Reasons of Muslims’ humiliation:

  1. Reduced to being followers of the West
  2. Behind East Asian nations, e.g. Japan, Korea. “Following is bad enough; limping in the rear is far worse.”

Muslim explanations for the plight of Islam:
A. Blaming what has happened on the outside:

  1. For a long time the Mongol invasions of the 13th century were blamed for the destruction of Muslim power and Islamic civilization. But flawed: (a) Some of the greatest cultural achievements of Islam, especially in Iran, came after, not before the Mongol invasions; (b) Mongols overthrew an empire that was already fatally weakened.
  2. After the rise of nationalism (a European import): (a) Arabs often blamed the Turks, who had ruled them for many centuries; (b) The Turks “could lay the blame for the stagnation of their civilization on the dead weight of the Arab past”; (c) Persians blamed Arabs, Turks and Mongols.
  3. After British and French dominance in the 19th and 20th centuries: (a) Much of the Arab world blamed Western imperialism; (b) Now the US, along with other aspects of Western leadership. Unconvincing: (i) “Anglo-French rule and American influence, like the Mongol invasions, were a consequence, not a cause, of the inner weakeness of Middle Eastern states and societies”; (ii) Post-colonial development of many former British possessions has been impressive, e.g. Singapore, Hong Kong.
  4. Anti-Semitism, which Lewis sees as European-style, particularly fanned by Nazi Germany in the Arab world.
  5. The Western upsurge resulting from discoveries and scientific, technological, industrial and political revolutions. But why did these emanate from and within the West and not from and within the Islamic world?

B. Blaming what has happened on the inside:

  1. Finding fault in Islam itself. But although freedom in the medieval Islamic world was limited, it was often better than alternatives. Lewis reasons, “If Islam is an obstacle to freedom, to science, to economic development, how is it that Muslim society in the past was a pioneer in all three – and this when Muslim were much closer in time to the sources and inspiration of their faith than they are now?”
  2. Blaming particular Muslims for damage done to Islam: (a) Islamists/fundamentalists blame Muslims for adopting alien notions and practices; (b)Modernists blame Muslims for retaining the old ways, especially castigating the ubiquitous Islamic clergy for their inflexibility and targeting fanaticism rather than religion as such; (c) Some see the main culprit as a failure to separate religion and State; (d) Others see the main culprit as the relegation of women to an inferior position.

Discarded Solutions:

  1. Socialism: this failed.
  2. Nationalism: “The overwhelming majority of Muslims now live in independent states, but this has brought no solution to their problems.”

Oppressive, ineffectual Middle Eastern governments deliberately employ the blame game in their propaganda “to explain the poverty that they have failed to alleviate and to justify the tyranny that they have introduced.
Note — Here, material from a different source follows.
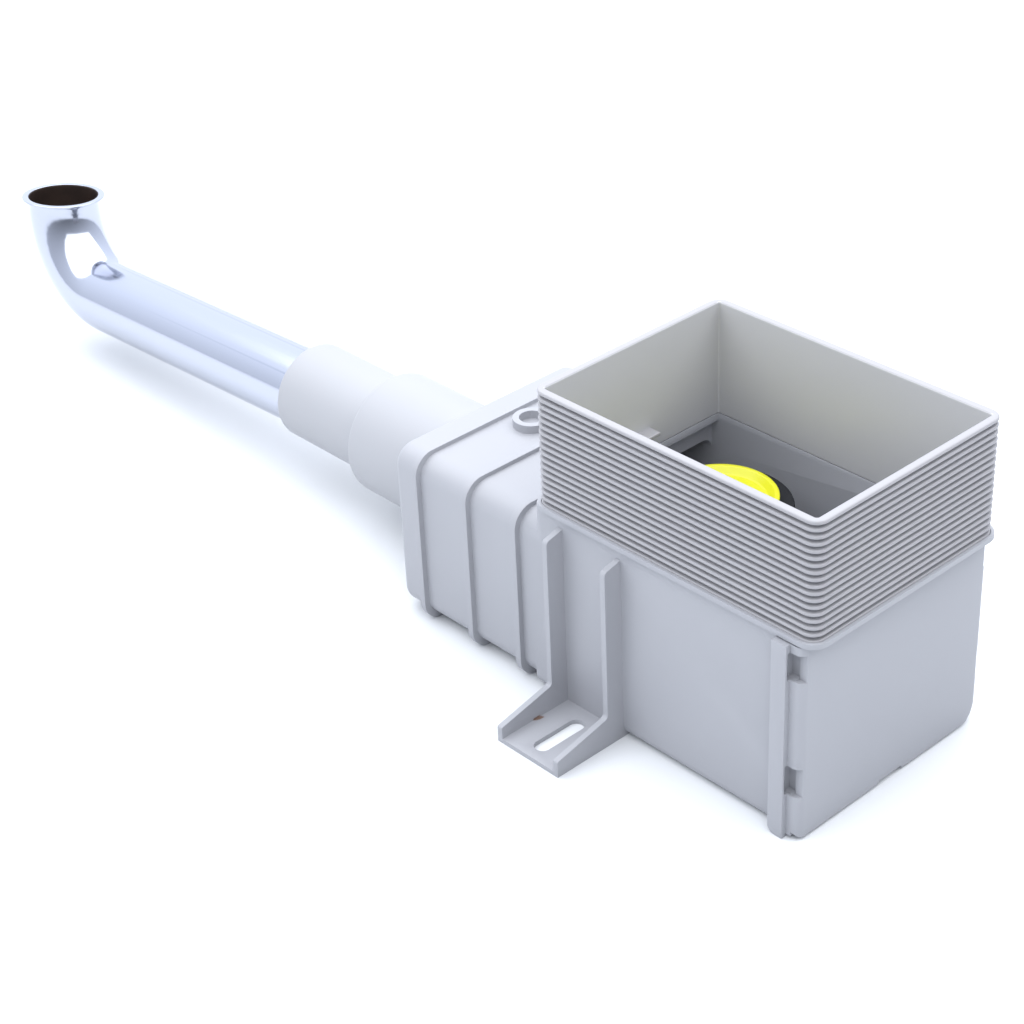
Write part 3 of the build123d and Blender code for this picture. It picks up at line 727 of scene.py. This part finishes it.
# %% [markdown]
# ## Turned pieces
#
# The spigot, the rubber collar and the yellow plug are round, so each is an outline turned about an axis. An
# outline is a list of points with the distance along the axis, the radius, and how much to round that corner.
# The tube starts in the same way, before it is bent.


# %% Turning helpers
TINY, JUST_OVER_HALVES = 1e-6, 2.01


def rounded_outline(points, steps=5):
    """Corner points (along, radius, rounding) in mm as a finer closed outline."""
    finer = []
    for i, (a, r, rounding) in enumerate(points):
        here = Vector((a, r))
        before = Vector(points[i - 1][:2])
        after = Vector(points[(i + 1) % len(points)][:2])
        if not rounding:
            finer.append(here)
            continue
        into, out = (here - before), (after - here)
        turn_by = into.angle_signed(out)
        wanted_cut = abs(rounding * (1 - cos(turn_by)) / max(abs(sin(turn_by)), TINY))
        cut = min(wanted_cut, into.length / JUST_OVER_HALVES, out.length / JUST_OVER_HALVES)
        start, stop = here - into.normalized() * cut, here + out.normalized() * cut
        for step in range(steps + 1):
            t = step / steps
            finer.append(start * (1 - t) ** 2 + here * 2 * t * (1 - t) + stop * t ** 2)
    return finer


def turned(outline, middle, axis, segments=128):
    """A closed outline turned about an axis through middle, as a mesh; a point at radius 0 becomes a pole."""
    along = Vector(axis).normalized()
    across = along.orthogonal().normalized()
    over = along.cross(across)
    angles = [2 * pi * k / segments for k in range(segments)]
    spokes = [across * cos(angle) + over * sin(angle) for angle in angles]
    shape = bmesh.new()
    rings = []
    for a, r in outline:
        base = Vector(middle) + along * a
        used_spokes = spokes if r > TINY else spokes[:1]
        rings.append([shape.verts.new((base + spoke * r) * MM) for spoke in used_spokes])
    for ring, following in zip(rings, rings[1:] + rings[:1]):
        if len(ring) == 1 and len(following) == 1:
            continue
        for k in range(segments):
            m = (k + 1) % segments
            near = [ring[k % len(ring)], ring[m % len(ring)]]
            far_side = [following[m % len(following)], following[k % len(following)]]
            shape.faces.new(list(dict.fromkeys(near + far_side)))
    mesh = bpy.data.meshes.new("turned")
    shape.to_mesh(mesh)
    shape.free()
    return mesh


print("a square corner rounded by 1 mm:", len(rounded_outline([(0, 0, 0), (0, 9, 1), (9, 9, 0)])), "points")

# %% [markdown]
# ## The stepped spigot
#
# The spigot passes through the end wall with a flange behind it, and steps down from 50 mm to 40 mm so that it
# fits either size of waste pipe. A small bead marks the foot of the thinner step. On the real piece these are
# turned shapes cut in the mould's steel, with soft edges where the plastic doesn't fill a sharp corner.

# %% The stepped spigot
axis_height = 35.1
spigot_outline = rounded_outline([
    (-131.1, 22.9, 0), (-131.1, 28.5, 0.4), (-133.6, 28.5, 0.4), (-133.6, 25.0, 0), (-191.7, 25.0, 3.0),
    (-191.7, 20.7, 0.3), (-192.9, 20.7, 0.45), (-192.9, 20.0, 0.2), (-241.7, 20.0, 1.4), (-241.7, 18.2, 0.5),
    (-189.6, 18.2, 0), (-189.6, 22.9, 0),
])
spigot_mesh = turned(spigot_outline, (0, 0, axis_height), (1, 0, 0))
open_edges = close_and_smooth(spigot_mesh)
spigot = link("stepped_outlet_spigot", spigot_mesh, spigot_plastic)
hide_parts("outlet_spigot")
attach(spigot, ROOT)
print("spigot:", len(spigot_mesh.polygons), "faces,", open_edges, "open edges")

# %% [markdown]
# ## The rubber collar
#
# The collar sits over the inlet's neck like a hat with a hole, and its lip grips the tube that will be pushed
# in. Moulded rubber has no sharp edges, so its corners are rounded by about half a millimetre.

# %% The rubber collar
collar_outline = rounded_outline([
    (67.8, 22.6, 0), (67.8, 25.0, 0.4), (75.4, 25.0, 0.8), (75.4, 16.5, 0.6),
    (70.8, 16.5, 0.4), (70.8, 19.9, 0), (73.9, 19.9, 0), (73.9, 22.6, 0),
])
inlet_middle = (-18.6, 0, 0)
collar_mesh = turned(collar_outline, inlet_middle, (0, 0, 1))
close_and_smooth(collar_mesh)
collar = link("rubber_inlet_collar", collar_mesh, rubber)
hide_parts("inlet_collar")
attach(collar, ROOT)
print("collar:", len(collar_mesh.polygons), "faces")

# %% [markdown]
# ## The yellow plug
#
# The plug is a shallow dish with a skirt that stands in the collar, and its rim gives the fingers something to
# lift. It is a thin moulding, so its outline goes up one side of the wall and down the other. A point at radius
# zero closes each face at the axis.

# %% The yellow plug
plug_outline = rounded_outline([
    (77.0, 0.0, 0), (77.0, 16.1, 1.5), (79.0, 18.3, 0.8), (79.0, 20.1, 0.7), (75.5, 19.3, 0.5),
    (75.5, 16.2, 0.3), (69.5, 16.2, 0.4), (69.5, 15.0, 0.3), (75.8, 15.0, 0.5), (75.8, 0.0, 0),
])
plug_mesh = turned(plug_outline, inlet_middle, (0, 0, 1))
close_and_smooth(plug_mesh)
plug = link("yellow_protective_plug", plug_mesh, yellow_plastic)
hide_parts("protective_cap")
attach(plug, ROOT)
print("plug:", len(plug_mesh.polygons), "faces")

# %% [markdown]
# ## Bending the chromed tube
#
# The real tube is made straight, flared at its end and then bent round a former. It is built the same way: a
# straight tube with its flange is turned first, and a small node tree then bends it. Each point's distance
# along the tube says where it goes: on the run, part of the way round the bend, or out along the tail. The
# sizes come first, in millimetres and radians.

# %% Tube sizes
tube_run = 173.0
tube_start = -18.0
bend_radius = 36.0
bend_angle = radians(90.3)
tube_tail = 3.4
tube_roll = radians(6.7)
tube_pivot = Vector((-215.7, 0, axis_height))
tube_radius = 16.0
tube_bore = 15.3
tube_flange = 18.5
tube_length = tube_run + bend_radius * bend_angle + tube_tail
print("tube length from the spigot's seal:", round(tube_length, 1), "mm")

# %% [markdown]
# ## A straight tube with a flange
#
# The bend needs rings of points close together and the straight run doesn't, so the rings stand 8 mm apart on
# the run and 2 mm apart from just before the bend. The flange's outline closes the tube's end, with a small
# fillet where it was flared out of the wall.

# %% A straight tube with a flange
COARSE_STEP, FINE_STEP, FINE_LEAD, FLANGE_ROOM = 8.0, 2.0, 3.0, 5.5
TUBE_SEGMENTS, TUBE_CRISP_ANGLE = 96, 45.0
outer_line = [(tube_start, tube_radius)]
place_along = tube_start
while place_along < tube_length - FLANGE_ROOM:
    place_along += FINE_STEP if place_along > tube_run - FINE_LEAD else COARSE_STEP
    outer_line.append((place_along, tube_radius))
flange_face = rounded_outline([
    (tube_length - 3.6, tube_radius, 0), (tube_length - 1.0, tube_radius, 1.7),
    (tube_length - 0.9, tube_flange, 0.35), (tube_length, tube_flange, 0.35),
    (tube_length, tube_bore, 0.9), (tube_length - 3.0, tube_bore, 0),
], steps=6)
inner_line = [(a, tube_bore) for a, _ in reversed(outer_line)]
straight_outline = [Vector(p) for p in outer_line] + flange_face + [Vector(p) for p in inner_line]
straight_mesh = turned(straight_outline, (0, 0, 0), (1, 0, 0), TUBE_SEGMENTS)
close_and_smooth(straight_mesh, TUBE_CRISP_ANGLE)
print("straight tube:", len(straight_mesh.polygons), "faces")

# %% [markdown]
# ## The bending tree
#
# Round the bend a point moves on a circle about the bend's middle, and on the tail it goes straight on from
# there. The bent tube is then rolled about its run, tipped down by its droop and hung at the spigot's seal. A
# face nearer the axis than the middle of the wall belongs to the bore and gets the bore's finish.

# %% The bending tree
tree = bpy.data.node_groups.new("tube_bender", "GeometryNodeTree")
bend_values = {
    "Run": tube_run * MM, "Bend Radius": bend_radius * MM, "Bend Angle": bend_angle, "Droop": TUBE_DROOP,
    "Roll": tube_roll, "Wall Middle": (tube_radius + tube_bore) / 2 * MM,
}
tree.interface.new_socket("Geometry", in_out="INPUT", socket_type="NodeSocketGeometry")
for name in bend_values:
    tree.interface.new_socket(name, in_out="INPUT", socket_type="NodeSocketFloat")
tree.interface.new_socket("Pivot", in_out="INPUT", socket_type="NodeSocketVector")
tree.interface.new_socket("Geometry", in_out="OUTPUT", socket_type="NodeSocketGeometry")
given = tree.nodes.new("NodeGroupInput").outputs
where = add(tree, "GeometryNodeInputPosition").outputs[0]
parts = add(tree, "ShaderNodeSeparateXYZ", {0: where}).outputs
past_run = calc("SUBTRACT", parts["X"], given["Run"])
raw_turn = calc("DIVIDE", past_run, given["Bend Radius"])
turned_by = calc("MINIMUM", calc("MAXIMUM", raw_turn, 0), given["Bend Angle"])
on_run = calc("MINIMUM", parts["X"], given["Run"])
bend_length = calc("MULTIPLY", given["Bend Angle"], given["Bend Radius"])
on_tail = calc("MAXIMUM", calc("SUBTRACT", past_run, bend_length), 0)
# The tube's own axis in the plane of the bend, then the point's distance above that axis
lever = calc("SUBTRACT", given["Bend Radius"], parts["Z"])
sine, cosine = calc("SINE", turned_by), calc("COSINE", turned_by)
forward = calc("ADD", on_run, calc("ADD", calc("MULTIPLY", sine, lever), calc("MULTIPLY", cosine, on_tail)))
risen = calc("SUBTRACT", given["Bend Radius"], calc("MULTIPLY", cosine, lever))
upward = calc("ADD", risen, calc("MULTIPLY", sine, on_tail))
backward = calc("MULTIPLY", forward, -1)
bent = add(tree, "ShaderNodeCombineXYZ", {"X": backward, "Y": parts["Y"], "Z": upward})
roll_back, tip_down = calc("MULTIPLY", given["Roll"], -1), calc("MULTIPLY", given["Droop"], -1)
rolled = add(tree, "ShaderNodeVectorRotate", {"Vector": bent.outputs[0], "Angle": roll_back},
             rotation_type="X_AXIS")
swung = add(tree, "ShaderNodeVectorRotate", {"Vector": rolled.outputs[0], "Angle": tip_down},
            rotation_type="Y_AXIS")
hung = add(tree, "ShaderNodeVectorMath", {0: swung.outputs[0], 1: given["Pivot"]}, operation="ADD")
# Before a face moves, its distance from the axis says whether it belongs to the bore
from_axis = add(tree, "ShaderNodeVectorMath", {0: where}, operation="MULTIPLY", in1=(0, 1, 1)).outputs[0]
axis_distance = add(tree, "ShaderNodeVectorMath", {0: from_axis}, operation="LENGTH").outputs["Value"]
kept = add(tree, "GeometryNodeCaptureAttribute", {"Geometry": given["Geometry"]}, domain="FACE")
kept.capture_items.new("FLOAT", "Distance")
tree.links.new(axis_distance, kept.inputs["Distance"])
in_bore = calc("LESS_THAN", kept.outputs["Distance"], given["Wall Middle"])
set_place = add(tree, "GeometryNodeSetPosition",
                {"Geometry": kept.outputs["Geometry"], "Position": hung.outputs[0]})
realized = add(tree, "GeometryNodeRealizeInstances", {0: set_place.outputs[0]})
for name in ("Finish", "Bore Finish"):
    tree.interface.new_socket(name, in_out="INPUT", socket_type="NodeSocketMaterial")
outside = add(tree, "GeometryNodeSetMaterial", {0: realized.outputs[0], "Material": given["Finish"]})
both = add(tree, "GeometryNodeSetMaterial",
           {0: outside.outputs[0], "Selection": in_bore, "Material": given["Bore Finish"]})
tree.links.new(both.outputs[0], tree.nodes.new("NodeGroupOutput").inputs[0])
print("bending tree:", len(tree.nodes), "nodes")

# %% [markdown]
# ## The bent tube
#
# The straight tube goes through the tree and comes back as a plain mesh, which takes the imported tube's place.

# %% Bend the tube
bender_inputs = {**bend_values, "Pivot": tube_pivot * MM, "Finish": chrome, "Bore Finish": tarnish}
tube_mesh = bake("chromed_wall_tube", tree, bender_inputs, straight_mesh)
close_and_smooth(tube_mesh, TUBE_CRISP_ANGLE)
tube = link("chromed_wall_tube", tube_mesh)
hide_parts("wall_tube")
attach(tube, ROOT)
face_finishes = [tube_mesh.materials[face.material_index] for face in tube_mesh.polygons]
bore_faces = face_finishes.count(tarnish)
print("tube:", len(tube_mesh.polygons), "faces, of them in the bore:", bore_faces)

# %% [markdown]
# ## The pieces inside
#
# The pot, the dip tube, the branch tube and the two seals lie deep inside, where the photograph shows little or
# nothing of them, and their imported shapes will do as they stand. They only need their finishes.

# %% Finishes for the inner pieces
inner_finishes = {
    "trap_pot": insert_plastic, "dip_tube": insert_plastic, "branch_tube": insert_plastic,
    "branch_seal": rubber, "tube_seal": rubber,
}
for node, finish in inner_finishes.items():
    nodes[node].data.materials.clear()
    nodes[node].data.materials.append(finish)
print("finished:", ", ".join(inner_finishes))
They seek to deflect the mounting anger of their unhappy subjects toward other, outside targets.”

In the wake of September 11 Lewis comments:

To a Western observer, schooled in the theory and practice of Western freedom, it is precisely the lack of freedom—freedom of the mind from constraint and indoctrination, to question and inquire and speak; freedom of the economy from corrupt and pervasive mismanagement; freedom of women from male oppression; freedom of citizens from tyranny—that underlies so many of the troubles of the Muslim world.

He closes by stating his view that it up to the people of the Middle East to sort out their problems.